Aparigraha asks you to notice this pattern. It invites you to examine what you're grasping for and why. Often, the urge to hoard comes from fear—fear of scarcity, fear of wasting money, fear of being unprepared, or fear of change. When you practice aparigraha, you're not rejecting security. You're questioning whether holding onto excess actually creates it.
How Aparigraha Shifts Your Relationship With Money
Mindful Spending
Aparigraha invites intentionality to every purchase. Before buying, ask yourself: Do I need this? Will it serve a real purpose in my life? Or am I buying it because it's cheap, or because I'm stressed, or because I believe I should want it? This single pause changes behavior. You stop filling your cart on Amazon at midnight. You skip the clothing haul videos. You notice the difference between desire and necessity.
Breaking the Subscription Trap
Most people have subscriptions they've forgotten about entirely. Gym memberships, streaming services, software trials that converted to paid plans, meal kits—they charge monthly while sitting unused. Aparigraha asks you to audit these ruthlessly. What are you actually using? What are you paying for out of inertia? Canceling unused subscriptions isn't just practical; it's a direct application of the yama. You're releasing your grip on money that isn't serving you.
Giving Away What You Don't Use
Aparigraha isn't about scarcity—it's about circulation. Things have energy when they're used. When they sit unused in your home, they create stagnation and often guilt. Practicing aparigraha means releasing clothes to someone who will wear them, donating kitchen tools you never touch, passing along books you won't reread. This isn't wasteful; it's the opposite. You're allowing those items to be useful again, and you're making space for things that actually matter to you.

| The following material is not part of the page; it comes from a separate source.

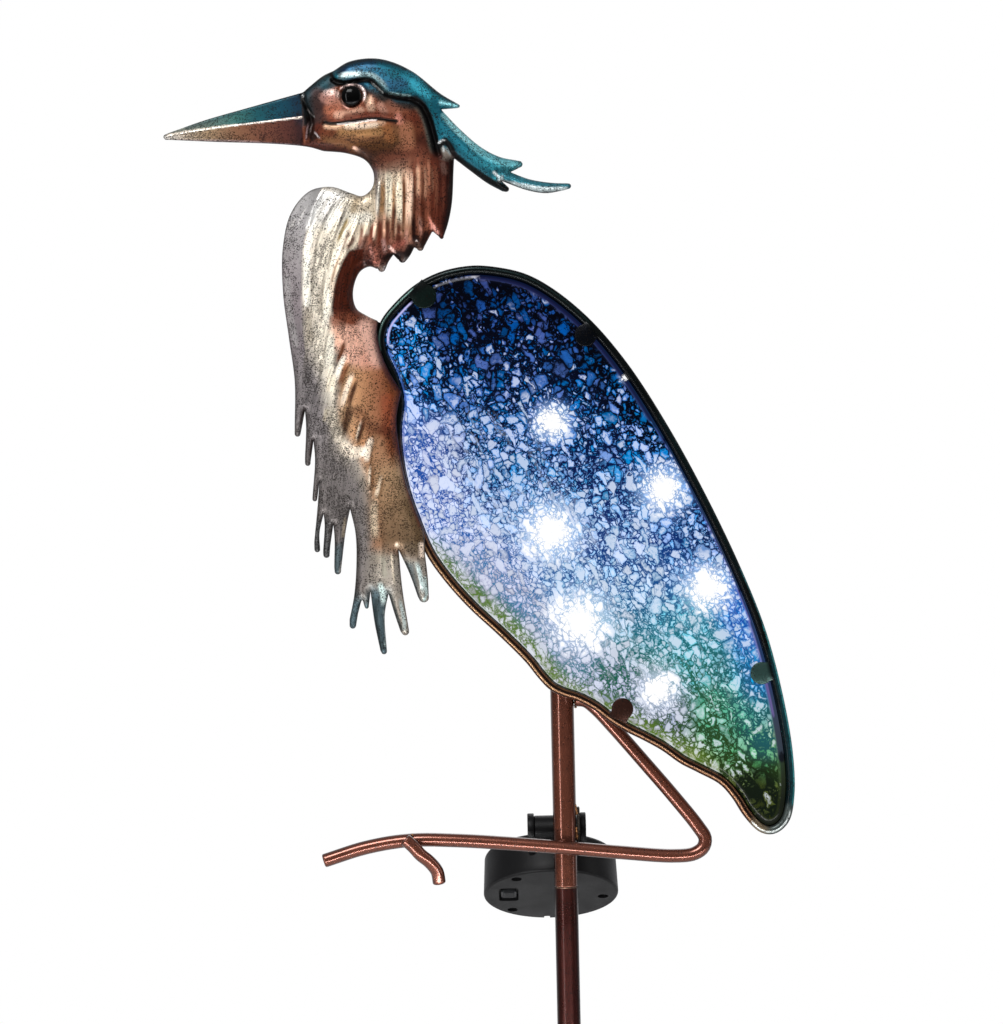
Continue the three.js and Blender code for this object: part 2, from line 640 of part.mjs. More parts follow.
// An ear is round about the pin, with a root that goes into the drum
function earOutline() {
  const outline = [];
  for (let i = 0; i <= 12; i += 1) {
    const turn = -CASE_TILT - Math.PI * 0.62 + (Math.PI * 1.3 * i) / 12;
    outline.push(at(HINGE.x - EAR_R * Math.sin(turn), HINGE.y + EAR_R * Math.cos(turn)));
  }
  outline.push(at(HINGE.x - 3.5, HINGE.y - 13), at(HINGE.x + 6, HINGE.y - 14));
  return outline;
}

function solarHousing() {
  let drum = caseDrum();
  for (const span of [LEFT_EAR_X, RIGHT_EAR_X]) {
    drum = drum.add(solidOf(plateAcrossX(earOutline(), ...span)));
  }
  drum = drum.add(solidOf(hingeRod(BARREL_R, [LEFT_EAR_X[1] - GAP, BARREL_X[1]])));
  drum = drum.subtract(solidOf(hingeRod(LUG_R + 1, [BARREL_X[1], RIGHT_EAR_X[0]])));
  drum = drum.subtract(solidOf(hingeRod(PIN_R + GAP, [LEFT_EAR_X[0] - 5, RIGHT_EAR_X[1] + 5], PIN_SIDES)));
  const recess = new THREE.BoxGeometry(SWITCH.width, SWITCH.length, 2 * SWITCH.depth);
  recess.translate(SWITCH.x, SWITCH.y, 0);
  drum = drum.subtract(solidOf(leaned(recess)));
  for (const [x, y] of WELLS) {
    const well = new THREE.CylinderGeometry(WELL.radius, WELL.radius, 2 * WELL.depth, WELL.sides);
    well.rotateX(Math.PI / 2);
    well.translate(x, y, 0);
    drum = drum.subtract(solidOf(leaned(well)));
  }
  const notch = new THREE.BoxGeometry(NOTCH.width, NOTCH.length, NOTCH.height);
  notch.translate(NOTCH.x, CASE_R, 0);
  return geometryOf(drum.subtract(solidOf(leaned(notch))));
}

function solarPanel() {
  const floor = PANEL_TOP - PANEL_T;
  return leaned(turned([[0, floor], [PANEL_R, floor], [PANEL_R, PANEL_TOP], [0, PANEL_TOP]], CASE_SIDES));
}

function switchKnob() {
  const knob = new THREE.BoxGeometry(KNOB.width, KNOB.length, KNOB.height);
  knob.translate(SWITCH.x, KNOB.y, SWITCH.depth - GAP - KNOB.height / 2);
  return leaned(knob);
}

// The ornament
const ornament = new THREE.Group();

function place(name, geometry, material, parent = ornament) {
  const mesh = new THREE.Mesh(geometry, material);
  mesh.name = name;
  parent.add(mesh);
}

place('stake', uprightRod(TUBE_D / 2, 0, JOINT_Z - GAP / 2), STAKE_PAINT);
place('leg_tube', uprightRod(TUBE_D / 2, JOINT_Z + GAP / 2, TUBE_TOP), COPPER_PAINT);
place('bent_leg', bentRod(BENT_LEG, ROD_D), COPPER_PAINT);
place('toe', bentRod(TOE, TOE_D), COPPER_PAINT);
place('heron_plate', heronPlate(), BREAST_PAINT);
place('eye_bead', eyeBead(), GLOSS_BLACK);
place('wing_tray', wingTray(), DARK_PAINT);
place('wing_glass', wingGlass(), CRACKLE_GLASS);
LAMPS.forEach((spot, i) => place(`led_${i + 1}`, lamp(spot), LAMP));
place('hinge_lug', hingeLug(), DARK_PAINT);

const solarUnit = new THREE.Group();
ornament.add(solarUnit);
place('solar_housing', solarHousing(), CASE_PLASTIC, solarUnit);
place('solar_panel', solarPanel(), SOLAR_CELL, solarUnit);
const pinSpan = [LEFT_EAR_X[0] + PIN_INSET, RIGHT_EAR_X[1] - PIN_INSET];
place('hinge_pin', hingeRod(PIN_R, pinSpan, PIN_SIDES), PIN_STEEL, solarUnit);
place('switch_knob', switchKnob(), CASE_PLASTIC, solarUnit);

export default ornament;
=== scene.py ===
"""Looks of a solar heron garden ornament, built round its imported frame.

Sizes are in millimetres and turn into metres where a mesh is made. +X runs from the beak to the tail,
+Y away from the viewer, and +Z up from the ground.
"""

import logging
import math
from dataclasses import dataclass, field
from enum import Enum
from typing import Callable, Iterable, Sequence

import bmesh
import bpy
import numpy as np
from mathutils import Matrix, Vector
from mathutils.geometry import delaunay_2d_cdt


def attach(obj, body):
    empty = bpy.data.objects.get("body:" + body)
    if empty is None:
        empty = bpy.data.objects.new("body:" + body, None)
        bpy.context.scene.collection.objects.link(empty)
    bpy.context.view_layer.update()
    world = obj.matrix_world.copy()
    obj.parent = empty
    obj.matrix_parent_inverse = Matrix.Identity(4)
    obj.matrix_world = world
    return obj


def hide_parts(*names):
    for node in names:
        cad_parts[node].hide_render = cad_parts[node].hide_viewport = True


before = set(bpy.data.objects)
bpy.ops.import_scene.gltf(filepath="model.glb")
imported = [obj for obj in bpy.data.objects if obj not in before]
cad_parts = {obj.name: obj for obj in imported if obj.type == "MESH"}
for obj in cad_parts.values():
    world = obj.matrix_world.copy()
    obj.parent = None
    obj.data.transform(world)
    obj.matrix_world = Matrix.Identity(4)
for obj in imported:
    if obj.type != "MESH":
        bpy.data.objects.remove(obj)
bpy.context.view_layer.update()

LOG = logging.getLogger("ornament")
MM = 0.001
# Points measured against a line at a time, and how close two points count as one, in millimetres
CHUNK = 4000
SAME_POINT = 0.05
Path = Sequence[tuple[float, float]]
Field = Callable[[np.ndarray, np.ndarray, np.ndarray], np.ndarray]


class Body(Enum):
    """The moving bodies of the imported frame."""

    HERON = "heron"
    SOLAR = "solar_unit"
    SWITCH = "switch"


class Finish(Enum):
    """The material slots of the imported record."""

    HERON = "heron_paint"
    COPPER = "copper_paint"
    STAKE = "stake_paint"
    TRAY = "tray_paint"
    GLASS = "crackle_glass"
    LAMP = "lamp"
    EYE = "eye_black"
    CASE = "case_plastic"
    CELL = "solar_cell"
    PIN = "pin_steel"


# Numbers and curves


def smooth(values: np.ndarray, low: float, high: float) -> np.ndarray:
    """Rise smoothly from 0 at low to 1 at high.

    Args:
        values: The numbers to map.
        low: Where the rise starts.
        high: Where the rise ends.

    Returns:
        The mapped numbers.
    """
    t = np.clip((values - low) / (high - low), 0.0, 1.0)
    return t * t * (3.0 - 2.0 * t)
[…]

Aparigraha in Daily Life Beyond Possessions
Your Time and Attention
Aparigraha applies to anything you grasp onto. You can hoard time by overcommitting to activities that don't align with your values. You can hoard attention by constantly checking your phone, scrolling through social media, or holding onto drama from conversations. Practicing aparigraha with your time means saying no more often, leaving space in your calendar, and being honest about what you can actually do well. It means not clinging to every opportunity that appears.

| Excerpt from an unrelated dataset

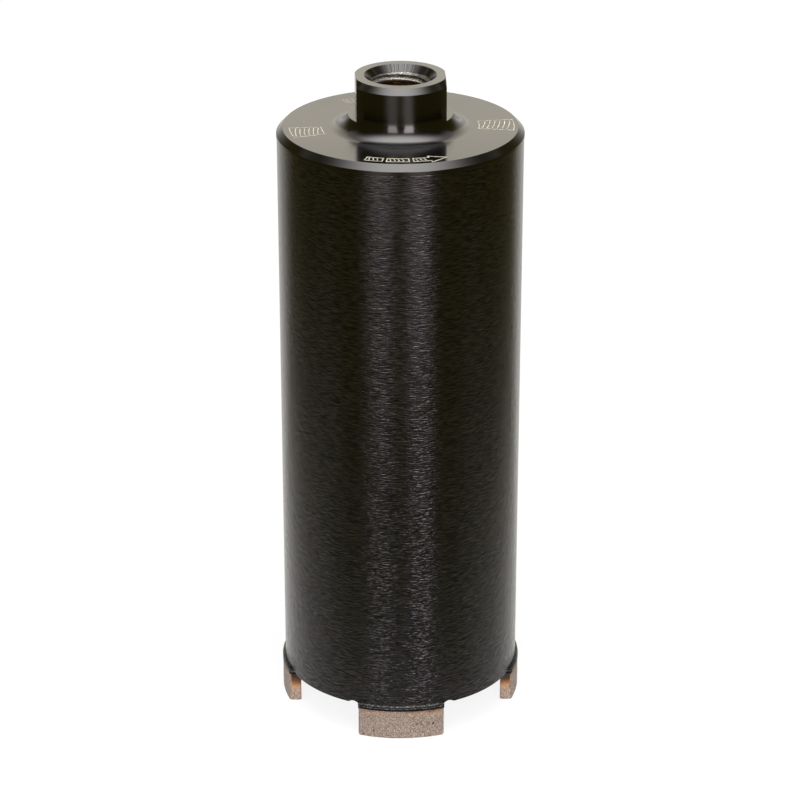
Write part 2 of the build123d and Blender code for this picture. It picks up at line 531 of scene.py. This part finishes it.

Relationships and Expectations
You can grasp in relationships too. You might cling to old friendships that no longer nourish you, or hold expectations about how people should behave toward you. Aparigraha invites you to hold relationships lightly, to let people be who they are without demanding they fit your image of them, and to release friendships that have naturally faded. This doesn't mean being cold. It means not squeezing what doesn't want to be held.
The Freedom That Comes After Letting Go
Patanjali's sutra connects non-possessiveness to clarity: "When non-possessiveness is established, knowledge of the 'why' of birth arises." This might sound abstract, but the practical experience is real. When you stop grasping, your mind settles. You're no longer tracking mental inventory of what you own, what you might need, what you're afraid to lose. That mental space opens. You see more clearly what actually matters. You notice patterns in your behavior. You understand yourself better.
Many people describe this as lightness. Your home feels easier to move through when it's not full of things you're not using. Your finances feel easier to manage when you're not bleeding money into unused subscriptions and impulse purchases. Your mind feels easier when you're not mentally maintaining a collection of possessions. This is the gift of aparigraha—not deprivation, but relief.
Starting Your Aparigraha Practice
Begin Small
You don't need to overhaul your life overnight. Start with one area: your email inbox, your nightstand, one kitchen drawer, your digital subscriptions, or your closet. Spend an hour examining what's there. Notice what you actually use. Let go of one thing. Feel the difference. Aparigraha builds through repetition and small choices, not grand gestures.
Ask the Right Questions
Before keeping or buying something, ask: Does this serve me now? Does it align with my actual life, not my imagined life? If I got rid of this, would I miss it or feel relieved? These questions aren't meant to shame you. They're meant to wake you up to your own choices.
Practice on the Mat Too
Aparigraha shows up in asana practice as well. It means not forcing yourself into poses your body isn't ready for, not clinging to old injuries or limitations, and not grasping for the "perfect" alignment. It means practicing with ease and accepting where you are. If you study yoga with teachers trained in philosophy-centered programs like Yoga Alliance 200-hour trainings (which typically include the yamas and niyamas), you'll often hear aparigraha discussed in this context.
The Deeper Wisdom
Aparigraha teaches that scarcity is often an illusion we create. When you release your death grip on what you own, you discover you have enough. You always did. The anxiety comes not from lacking, but from the effort of holding on. The yoga sutras suggest that when this truth lands—when you stop grasping and find you're still fine—your perspective shifts. You see beyond the material world. You understand something about impermanence and the nature of existence itself.
This isn't mystical. It's what happens when your nervous system relaxes because you're not in constant scarcity mode. It's what happens when your mind has space to think because you're not mentally tracking possessions. It's what happens when you spend money intentionally instead of reactively. These practical changes have real effects on your clarity, your peace, and your path.